Problem details: Every line below must be reproduced exactly. Copy them all.

Stored data:
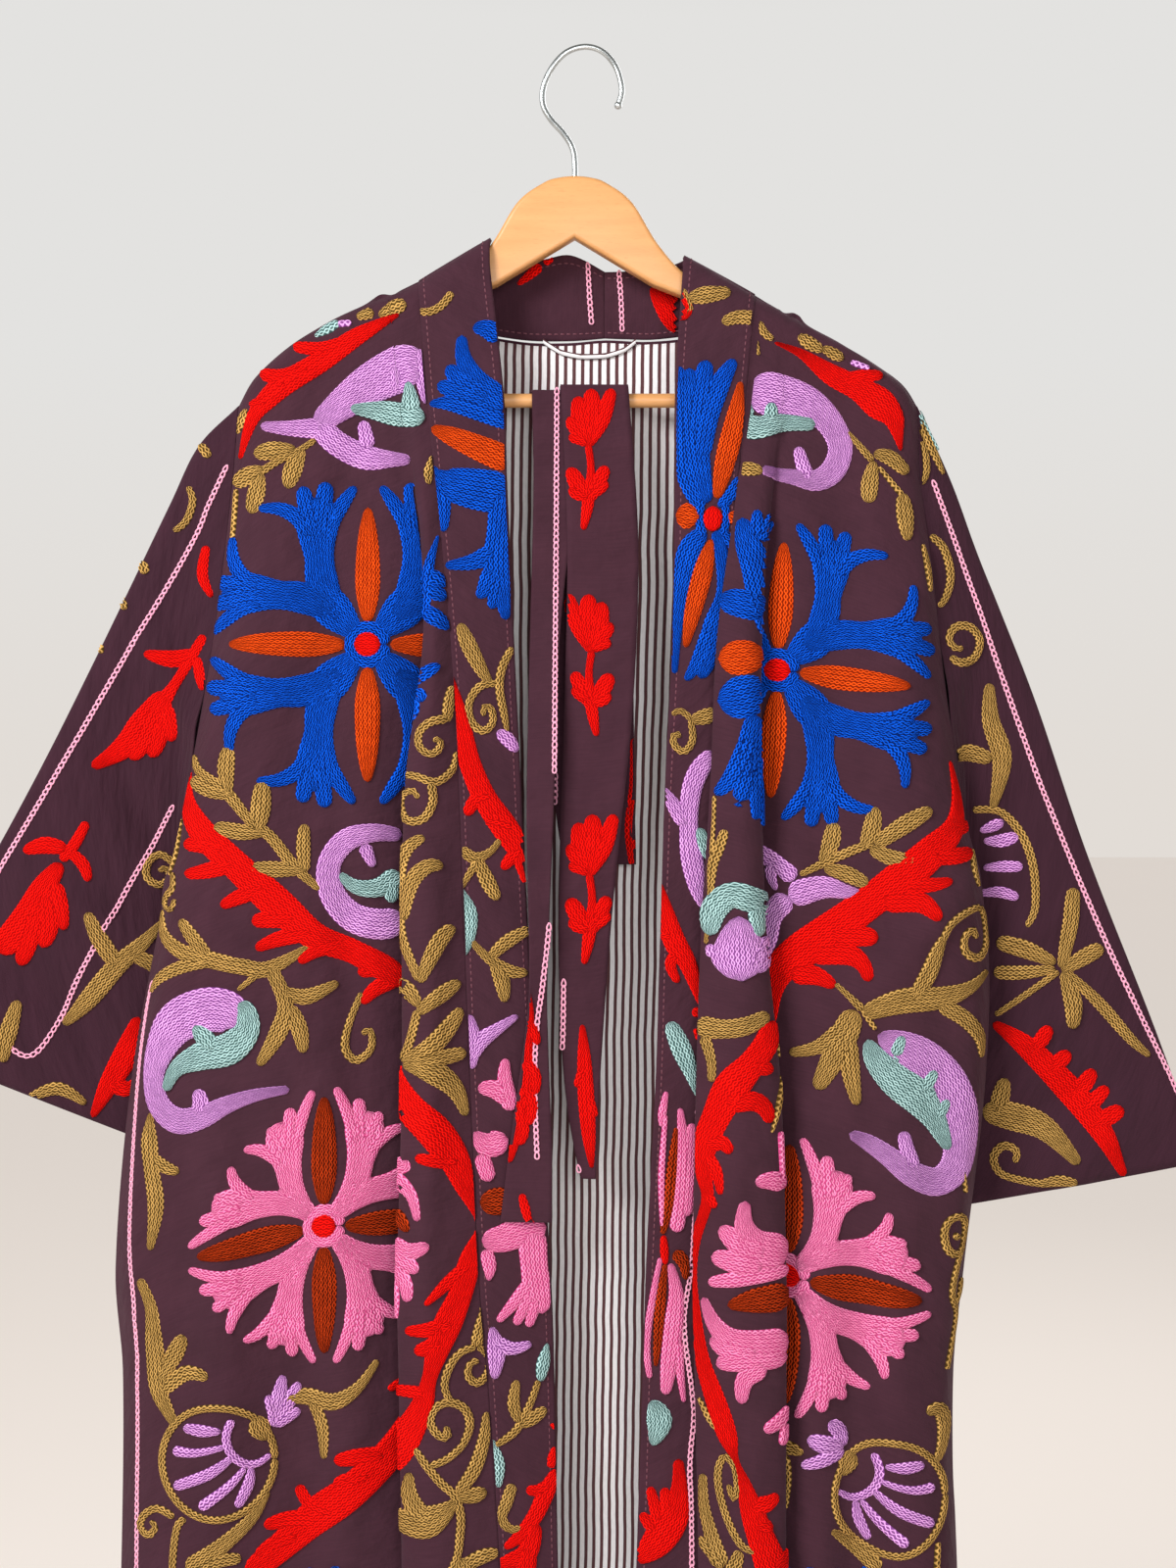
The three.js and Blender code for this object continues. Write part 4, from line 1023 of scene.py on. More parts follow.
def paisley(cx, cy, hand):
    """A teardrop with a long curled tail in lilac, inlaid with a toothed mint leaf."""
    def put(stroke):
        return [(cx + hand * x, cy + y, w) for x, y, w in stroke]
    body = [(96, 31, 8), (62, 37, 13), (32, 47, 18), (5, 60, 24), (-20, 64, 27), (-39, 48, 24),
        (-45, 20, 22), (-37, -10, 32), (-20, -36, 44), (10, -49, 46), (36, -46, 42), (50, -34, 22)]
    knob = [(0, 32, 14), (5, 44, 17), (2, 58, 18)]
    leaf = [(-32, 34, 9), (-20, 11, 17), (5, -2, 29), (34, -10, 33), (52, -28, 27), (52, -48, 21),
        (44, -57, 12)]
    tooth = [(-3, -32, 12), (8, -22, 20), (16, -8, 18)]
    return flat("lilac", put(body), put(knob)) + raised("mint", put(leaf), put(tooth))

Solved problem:
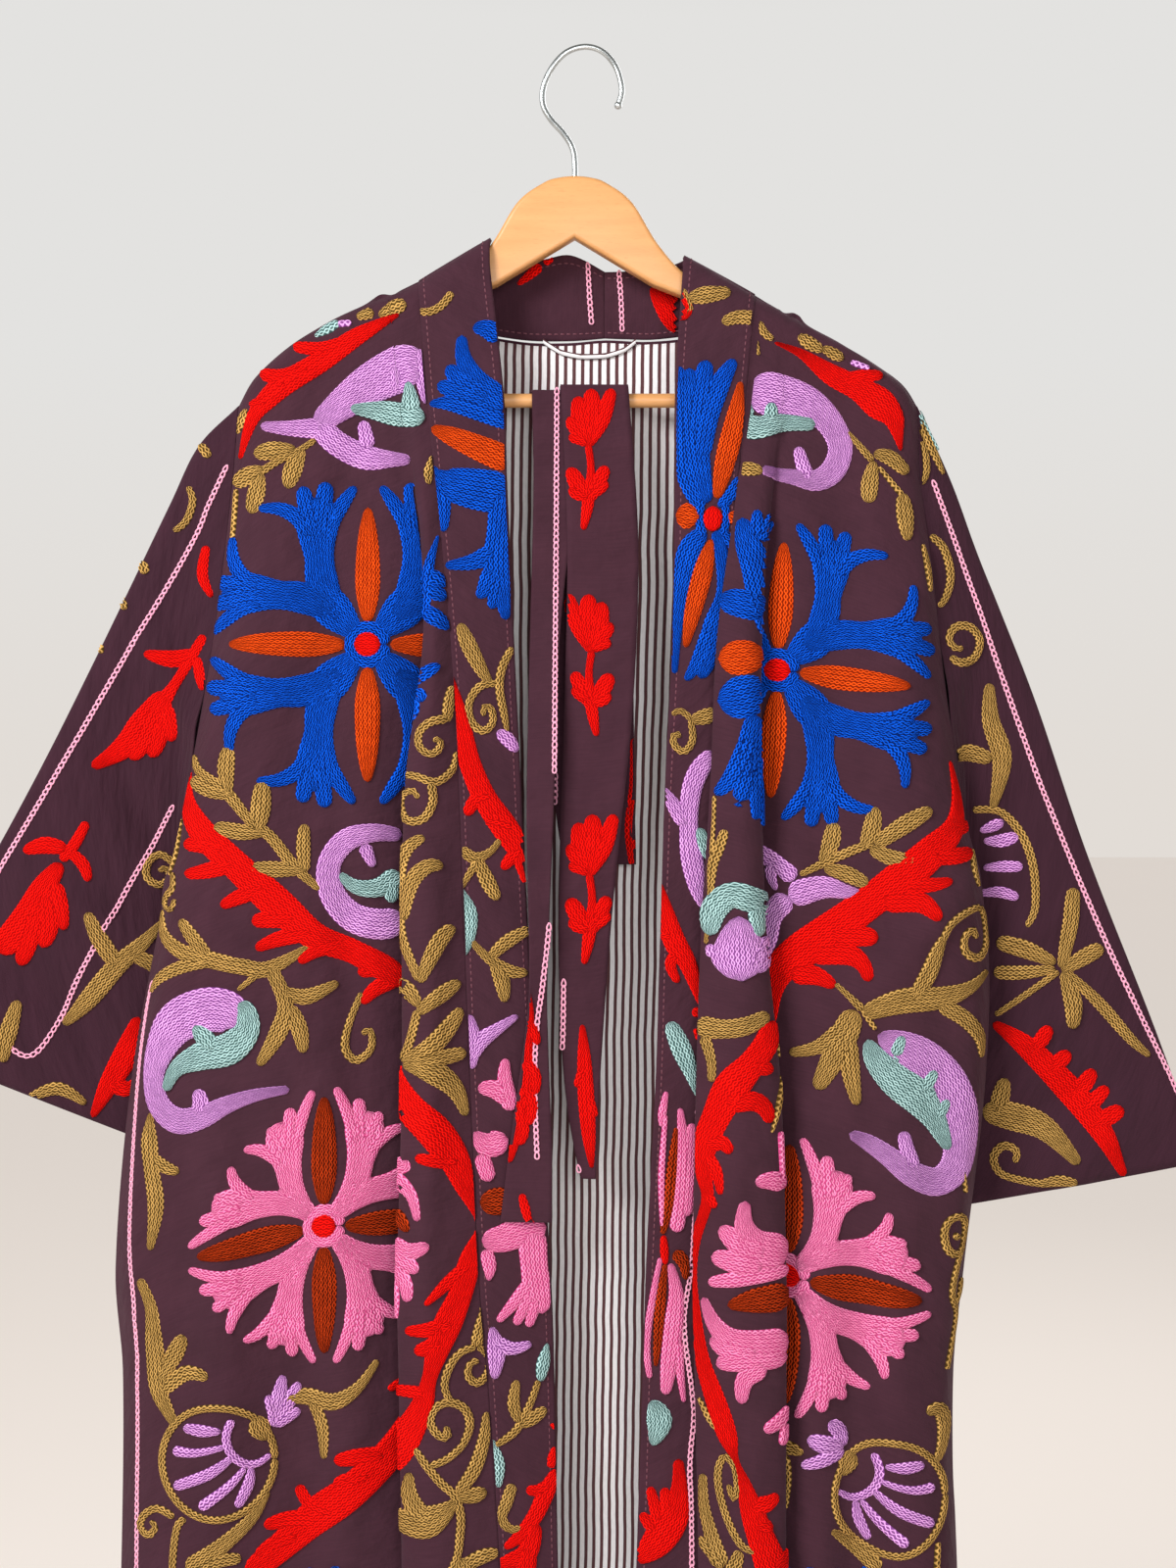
The three.js and Blender code for this object continues. Write part 4, from line 1023 of scene.py on. More parts follow.
def paisley(cx, cy, hand):
    """A teardrop with a long curled tail in lilac, inlaid with a toothed mint leaf."""
    def put(stroke):
        return [(cx + hand * x, cy + y, w) for x, y, w in stroke]
    body = [(96, 31, 8), (62, 37, 13), (32, 47, 18), (5, 60, 24), (-20, 64, 27), (-39, 48, 24),
        (-45, 20, 22), (-37, -10, 32), (-20, -36, 44), (10, -49, 46), (36, -46, 42), (50, -34, 22)]
    knob = [(0, 32, 14), (5, 44, 17), (2, 58, 18)]
    leaf = [(-32, 34, 9), (-20, 11, 17), (5, -2, 29), (34, -10, 33), (52, -28, 27), (52, -48, 21),
        (44, -57, 12)]
    tooth = [(-3, -32, 12), (8, -22, 20), (16, -8, 18)]
    return flat("lilac", put(body), put(knob)) + raised("mint", put(leaf), put(tooth))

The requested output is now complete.